The wood lemming (Myopus schisticolor, Lilljeborg 1844) is the only extant species of Myopus, and its closest relatives are found in the genus of the true lemmings (Lemmus). The range of the wood lemming, which is considered a monotypic species, stretches from the Fennoscandian Peninsula through Northern and Central Russia to the Pacific Coast of the Russian Far East. Historically, there have been no records of wood lemmings in the Baltic States. Unexpectedly, during 2019–2020, nine wood-lemmings were recorded with a surprisingly wide spread in Estonia. A DNA analysis carried out on six wood lemmings. The aim of the study conducted in the zoo’s DNA laboratory was to examine how this species could have spread to Estonia. During phylogenetic studies, it was revealed that Estonian wood lemmings belong to the same group as their conspecifics living in the western part of their distribution range. Therefore, they couldn’t have come here from somewhere further away, beyond the outer limits of their distribution range. The origin of the species remains unclear.

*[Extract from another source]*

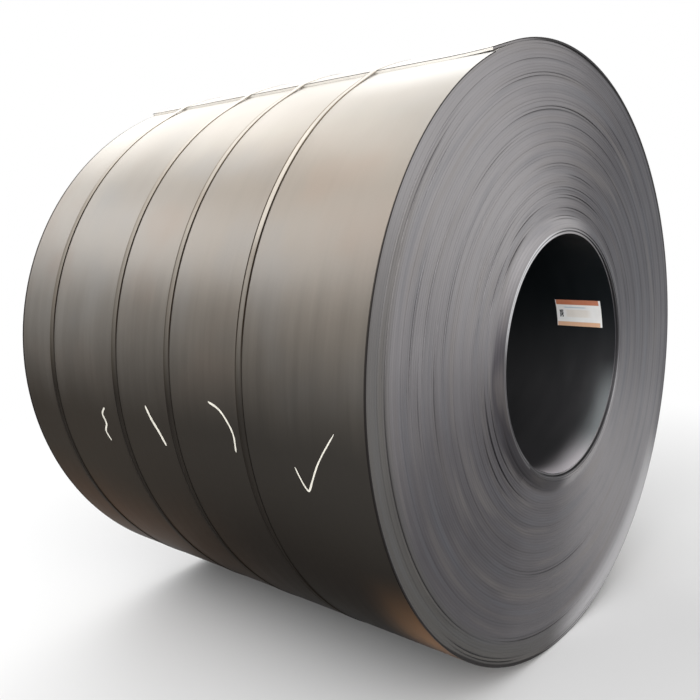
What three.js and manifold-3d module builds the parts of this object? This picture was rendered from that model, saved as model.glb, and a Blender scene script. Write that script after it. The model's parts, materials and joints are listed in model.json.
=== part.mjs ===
// A coil of hot-rolled steel strip lying on its side, tied round with four steel straps.
//
// Millimetres. The coil is laid out standing on its end: its axis is Z, the near end is up, and
// angles run from +X toward +Y. The finished group is then tipped over, so that local +X points
// at the floor, the axis lies along world X, and the near end faces world +X.

import * as THREE from 'three';
import { mergeVertices } from 'three/addons/utils/BufferGeometryUtils.js';
import Module from 'manifold-3d';

const TURN = 2 * Math.PI;
const radians = THREE.MathUtils.degToRad;

// ---- Driving dimensions -----------------------------------------------------------------

const strip = { width: 1550, thickness: 8 };
const boreDiameter = 762;      // the mandrel that the strip was wound on
const wrapCount = 73;

const tail = {                 // the strip's outer end
  angle: 207,
  springLength: 130,           // the last stretch, which springs off the wrap beneath
  springHeight: 5,
};
const head = {                 // the strip's inner end
  angle: 321,
  setback: 9,                  // how far the innermost wrap sits back from the lip
};
const lip = { wraps: 6, height: 15 };     // inner wraps pulled out with the mandrel, as a low cone
const stagger = { wraps: 4, shift: 3 };   // wraps that wandered sideways together, and how far

const strap = { width: 25, thickness: 1 };
const strapPlaces = [422, 726, 988, 1350];   // middle of each strap, from the near end
const seal = { length: 50, thickness: 1, angle: 156 };
const label = { length: 182, height: 103, thickness: 0.5, fromNearEnd: 44, angle: 105.5 };

const clearance = 0.3;         // between touching pieces
const facetCount = 60;         // flats round the coil

// ---- Sizes that follow ------------------------------------------------------------------

const boreRadius = boreDiameter / 2;
const outerRadius = boreRadius + wrapCount * strip.thickness;
const nearEnd = strip.width / 2;
const facet = TURN / facetCount;

// The spiral climbs one strip thickness a turn, so its flats slope a little. The ring of flats
// is turned by that slope, and the lowest one is level.
const slope = Math.atan2(strip.thickness, TURN * outerRadius);

// The edge between two flats that lies nearest to an angle.
function flatEdge(angle) {
  const steps = Math.round(radians(angle) / facet - 0.5);
  return slope + (steps + 0.5) * facet;
}

const tailAngle = flatEdge(tail.angle);
const headAngle = flatEdge(head.angle);

// ---- Materials --------------------------------------------------------------------------

const steel = (color, roughness) =>
  new THREE.MeshStandardMaterial({ color, roughness, metalness: 0.8 });

const materials = {
  coil: () => steel(0x68645f, 0.55),
  strap: () => steel(0x8a8074, 0.45),
  seal: () => steel(0x54504c, 0.4),
  label: () => new THREE.MeshStandardMaterial({ color: 0xdcdad4, roughness: 0.6, metalness: 0 }),
};

function addPiece(parent, name, geometry, material) {
  const piece = new THREE.Mesh(geometry, material);
  piece.name = name;
  parent.add(piece);
  return piece;
}

// ---- Outlines ---------------------------------------------------------------------------

const polar = (radius, angle) =>
  new THREE.Vector2(radius * Math.cos(angle), radius * Math.sin(angle));

// Angles from one to another in even steps no wider than a flat, both ends included.
function arcAngles(from, to) {
  const steps = Math.max(1, Math.round(Math.abs(to - from) / facet));
  return Array.from({ length: steps + 1 }, (_, step) => from + (to - from) * step / steps);
}

// Height that the springing tail adds at an angle before its tip.
function springAt(beforeTip) {
  const along = Math.max(0, 1 - beforeTip * outerRadius / tail.springLength);
  return tail.springHeight * along * along;
}

// Radius of the outermost surface at an angle travelled round from the tail's tip.
const woundRadius = (travelled) => outerRadius - strip.thickness * (1 - travelled / TURN);

// The strip's outer surface: one turn of spiral up to the tail's tip, then back along the
// tail's underside to where it lifts, and out again over the wrap beneath.
function coilOutline() {
  const lift = Math.min(TURN / 4, tail.springLength / outerRadius);
  const overTop = arcAngles(0, TURN)
    .map((travelled) => polar(woundRadius(travelled) + springAt(TURN - travelled), tailAngle + travelled));
  const underside = arcAngles(0, lift)
    .map((before) => polar(woundRadius(TURN - before) - strip.thickness + springAt(before), tailAngle - before));
  const wrapBeneath = arcAngles(lift, 0).slice(1, -1)
    .map((before) => polar(woundRadius(TURN - before) - strip.thickness, tailAngle - before));
  return [...overTop, ...underside, ...wrapBeneath];
}

// Radius of the bore's wall at an angle, on the flats of its one turn of spiral.
function boreWallRadius(angle) {
  const travelled = (angle - headAngle + 2 * TURN) % TURN;
  const flat = Math.floor(travelled / facet);
  const [low, high] = [flat, flat + 1].map((edge) => boreRadius + strip.thickness * edge / facetCount);
  const past = travelled - flat * facet;
  return low * high * Math.sin(facet) / (low * Math.sin(past) + high * Math.sin(facet - past));
}

const boreOutline = () => arcAngles(0, TURN)
  .map((travelled) => polar(boreRadius + strip.thickness * travelled / TURN, headAngle + travelled));

// The tight path of a band pulled round an outline: its convex hull, anticlockwise.
function bandOutline(points) {
  const sorted = [...points].sort((a, b) => a.x - b.x || a.y - b.y);
  const turnsLeft = (a, b, c) => (b.x - a.x) * (c.y - a.y) - (b.y - a.y) * (c.x - a.x) > 1e-6;
  const chain = (list) => {
    const kept = [];
    for (const point of list) {
      while (kept.length > 1 && !turnsLeft(kept.at(-2), kept.at(-1), point)) kept.pop();
      kept.push(point);
    }
    return kept.slice(0, -1);
  };
  return [...chain(sorted), ...chain([...sorted].reverse())];
}

// A convex outline moved outward by a distance.
function grown(points, distance) {
  const normal = (from, to) => new THREE.Vector2(to.y - from.y, from.x - to.x).normalize();
  return points.map((point, index) => {
    const before = normal(points.at(index - 1), point);
    const after = normal(point, points[(index + 1) % points.length]);
    const mitre = before.clone().add(after).multiplyScalar(distance / (1 + before.dot(after)));
    return point.clone().add(mitre);
  });
}

// An outline, with a hole if one is given, drawn out along the axis between two heights.
function drawnOut(outline, hole, from, to) {
  const shape = new THREE.Shape(outline);
  if (hole) shape.holes.push(new THREE.Path(hole));
  const geometry = new THREE.ExtrudeGeometry(shape, { depth: to - from, bevelEnabled: false });
  return geometry.translate(0, 0, from);
}

// ---- Coil -------------------------------------------------------------------------------

// The near end from the bore out, as radius and height: the innermost wrap set back from the
// lip, the lip's cone, and a flat for each group of wraps that wandered together. A wrap climbs
// its own thickness in a turn, so the steps are half a wrap off the bore's own radii.
function nearEndProfile() {
  const wrapRadius = (wrap) => boreRadius + (wrap + 0.5) * strip.thickness;
  const sideways = (group) =>
    stagger.shift * (0.65 * Math.sin(1.9 * group + 0.4) + 0.35 * Math.cos(5.1 * group));
  const points = [
    [wrapRadius(-1), lip.height - head.setback],
    [wrapRadius(1), lip.height - head.setback],
    [wrapRadius(1), lip.height],
  ];
  const groups = Math.max(1, Math.round((wrapCount - lip.wraps - 1) / stagger.wraps));
  for (let group = 0; group < groups; group++) {
    const inner = wrapRadius(1 + lip.wraps + group * stagger.wraps);
    const outer = wrapRadius(1 + lip.wraps + (group + 1) * stagger.wraps);
    const isLast = group === groups - 1;
    points.push([inner, sideways(group)]);
    points.push([isLast ? outerRadius + 2 * tail.springHeight + strip.thickness : outer, sideways(group)]);
  }
  return points.map(([radius, height]) => new THREE.Vector2(radius, nearEnd + height));
}

// Both ends as turned. The strip has one width, so the far end repeats the near one.
function turnedBlank() {
  const near = nearEndProfile();
  const far = near.map((point) => new THREE.Vector2(point.x, point.y - strip.width)).reverse();
  const profile = [...near.reverse(), ...far.reverse(), near[0]];
  const start = slope + 0.5 * facet + TURN / 4;
  return new THREE.LatheGeometry(profile, facetCount, start, TURN).rotateX(TURN / 4);
}

const wasm = await Module();
wasm.setup();

function toSolid(geometry) {
  geometry.deleteAttribute('normal');
  geometry.deleteAttribute('uv');
  const merged = mergeVertices(geometry);
  return new wasm.Manifold(new wasm.Mesh({
    numProp: 3,
    vertProperties: merged.attributes.position.array,
    triVerts: merged.index.array,
  }));
}

function toGeometry(solid) {
  const { vertProperties, triVerts } = solid.getMesh();
  const geometry = new THREE.BufferGeometry();
  geometry.setAttribute('position', new THREE.BufferAttribute(vertProperties, 3));
  geometry.setIndex(new THREE.BufferAttribute(triVerts, 1));
  const flatShaded = geometry.toNonIndexed();
  flatShaded.computeVertexNormals();
  return flatShaded;
}

// The wound section, cut to the turned ends.
function coilGeometry() {
  const reach = strip.width;
  const wound = toSolid(drawnOut(coilOutline(), boreOutline(), -reach, reach));
  return toGeometry(wound.intersect(toSolid(turnedBlank())));
}

// ---- Straps and seals -------------------------------------------------------------------

const strapInside = grown(bandOutline(coilOutline()), clearance);
const strapOutside = grown(strapInside, strap.thickness);

function strapGeometry(place) {
  const middle = nearEnd - place;
  return drawnOut(strapOutside, strapInside, middle - strap.width / 2, middle + strap.width / 2);
}

// A channel crimped over the strap's lapped ends. Its section has u across the strap and
// v outward from the strap's face.
function sealGeometry() {
  const inside = strap.width / 2 + clearance;
  const outside = inside + seal.thickness;
  const foot = -strap.thickness;
  const section = [
    [-outside, foot], [-inside, foot], [-inside, clearance], [inside, clearance],
    [inside, foot], [outside, foot], [outside, clearance + seal.thickness],
    [-outside, clearance + seal.thickness],
  ].map(([u, v]) => new THREE.Vector2(u, v));
  return drawnOut(section, null, -seal.length / 2, seal.length / 2);
}

// The middle of the strap's flat that lies nearest to an angle, and its outward normal.
function strapFlat(angle) {
  const flats = strapOutside.map((from, index) => {
    const to = strapOutside[(index + 1) % strapOutside.length];
    const along = to.clone().sub(from).normalize();
    return { middle: from.clone().lerp(to, 0.5), normal: new THREE.Vector3(along.y, -along.x, 0) };
  });
  const aim = polar(1, radians(angle));
  const nearness = (flat) => flat.middle.dot(aim) / flat.middle.length();
  return flats.reduce((best, flat) => (nearness(flat) > nearness(best) ? flat : best));
}

function placeSeal(piece, place) {
  const { middle, normal } = strapFlat(seal.angle);
  const axis = new THREE.Vector3(0, 0, 1);
  const along = new THREE.Vector3().crossVectors(axis, normal);
  piece.quaternion.setFromRotationMatrix(new THREE.Matrix4().makeBasis(axis, normal, along));
  piece.position.set(middle.x, middle.y, nearEnd - place);
}

// ---- Label ------------------------------------------------------------------------------

// A paper label stuck to the bore's wall, bent to its flats.
function labelGeometry() {
  const half = label.height / 2 / boreRadius;
  const [from, to] = [radians(label.angle) - half, radians(label.angle) + half];
  const firstEdge = Math.ceil((from - headAngle) / facet);
  const angles = [from];
  for (let angle = headAngle + firstEdge * facet; angle < to; angle += facet) angles.push(angle);
  angles.push(to);
  const back = angles.map((angle) => polar(boreWallRadius(angle) - clearance, angle));
  const face = angles.map((angle) => polar(boreWallRadius(angle) - clearance - label.thickness, angle));
  const top = nearEnd - label.fromNearEnd;
  return drawnOut([...back, ...face.reverse()], null, top - label.length, top);
}

// ---- Assembly ---------------------------------------------------------------------------

function steelCoil() {
  const coil = new THREE.Group();
  addPiece(coil, 'coil', coilGeometry(), materials.coil());
  strapPlaces.forEach((place, index) => {
    addPiece(coil, `strap_${index + 1}`, strapGeometry(place), materials.strap());
    placeSeal(addPiece(coil, `seal_${index + 1}`, sealGeometry(), materials.seal()), place);
  });
  addPiece(coil, 'bore_label', labelGeometry(), materials.label());
  return coil;
}

// Tips the coil onto its side and stands it on the origin.
function layDown(coil) {
  coil.rotation.y = TURN / 4;
  const laid = new THREE.Group();
  laid.add(coil);
  const box = new THREE.Box3().setFromObject(laid, true);
  const middle = box.getCenter(new THREE.Vector3());
  coil.position.set(-middle.x, -middle.y, -box.min.z);
  return laid;
}

export default layDown(steelCoil());
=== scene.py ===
"""Looks for the coil of hot-rolled strip: the wound strip, its straps and seals, its label and
its chalk marks. Metres throughout. Angles run round the coil's axis from +Y toward +Z."""

import json
import math

import bpy
import numpy as np
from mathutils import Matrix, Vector
from mathutils.geometry import convex_hull_2d


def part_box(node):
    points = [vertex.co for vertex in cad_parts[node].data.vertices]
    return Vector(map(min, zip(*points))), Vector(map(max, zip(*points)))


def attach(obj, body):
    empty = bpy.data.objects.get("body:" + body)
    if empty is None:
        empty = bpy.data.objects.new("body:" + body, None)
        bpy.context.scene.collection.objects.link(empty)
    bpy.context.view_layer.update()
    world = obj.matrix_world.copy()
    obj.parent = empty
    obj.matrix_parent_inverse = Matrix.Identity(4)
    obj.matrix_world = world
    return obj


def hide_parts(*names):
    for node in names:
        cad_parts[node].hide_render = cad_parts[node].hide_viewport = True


MM = 0.001
FULL_CIRCLE = 2 * math.pi

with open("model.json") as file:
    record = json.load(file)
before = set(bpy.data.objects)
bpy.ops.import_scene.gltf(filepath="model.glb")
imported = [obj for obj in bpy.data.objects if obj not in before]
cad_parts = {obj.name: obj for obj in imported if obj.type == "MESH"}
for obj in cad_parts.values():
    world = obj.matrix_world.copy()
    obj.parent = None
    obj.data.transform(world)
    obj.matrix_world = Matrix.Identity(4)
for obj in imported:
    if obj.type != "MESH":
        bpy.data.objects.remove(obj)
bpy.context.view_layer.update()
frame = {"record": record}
COIL_LOW, COIL_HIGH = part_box("coil")


def opening(name):
    """The box of an opening that the record declares, as two corners."""
    for declared in frame["record"]["physics"]["openings"]:
        if declared["name"] == name:
            return [Vector(corner) for corner in declared["box_m"]]
    raise KeyError(name)


BORE_LOW, BORE_HIGH = opening("bore_square")
AXIS = (BORE_LOW + BORE_HIGH) / 2

# ---- The strip ----------------------------------------------------------------------------

STRIP_WIDTH = 1550 * MM
BORE_RADIUS = 381 * MM
HEAD_ANGLE = 231.07          # degrees, where the strip starts in the bore
TAIL_ANGLE = 117.07          # where it ends on the outside
FULL_TURNS = 71
TURNS = FULL_TURNS + (TAIL_ANGLE - HEAD_ANGLE + 360) / 360
LIP_HEIGHT = 15 * MM         # the inner wraps stand out toward the near end as a low cone
HEAD_SETBACK = 9 * MM        # and the innermost sits back from the rest of the lip
HEAD_TRIM = 30 * MM          # how much further its corner is trimmed back where it starts
TAIL_SPRING = 0.2 * MM       # how far the tail's tip stands off
TAIL_SPRING_LENGTH = 130 * MM
TAIL_LIFT = 5 * MM           # how much further its free corner at the near end does
TAIL_LIFT_LENGTH = 170 * MM  # and how far from the near end that reaches
TAIL_TRIM = 7 * MM           # how far that corner is cut back
TAIL_TRIM_LENGTH = 50 * MM

NEAR_END = COIL_HIGH.x - LIP_HEIGHT
FAR_END = NEAR_END - STRIP_WIDTH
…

We propose three competing hypotheses: the wood-lemming was an unnoticed part of the local fauna, it arrived in Estonia during the peak abundance period and has spread throughout the country since then, or it was unintentionally brought to the country by human activities such as log import.

The study was completed in 2022 and published as a scientific article titled „Wood lemming (Myopus schisticolor) — a newcomer in Estonian mammal fauna?“ in the journal Mammal Research.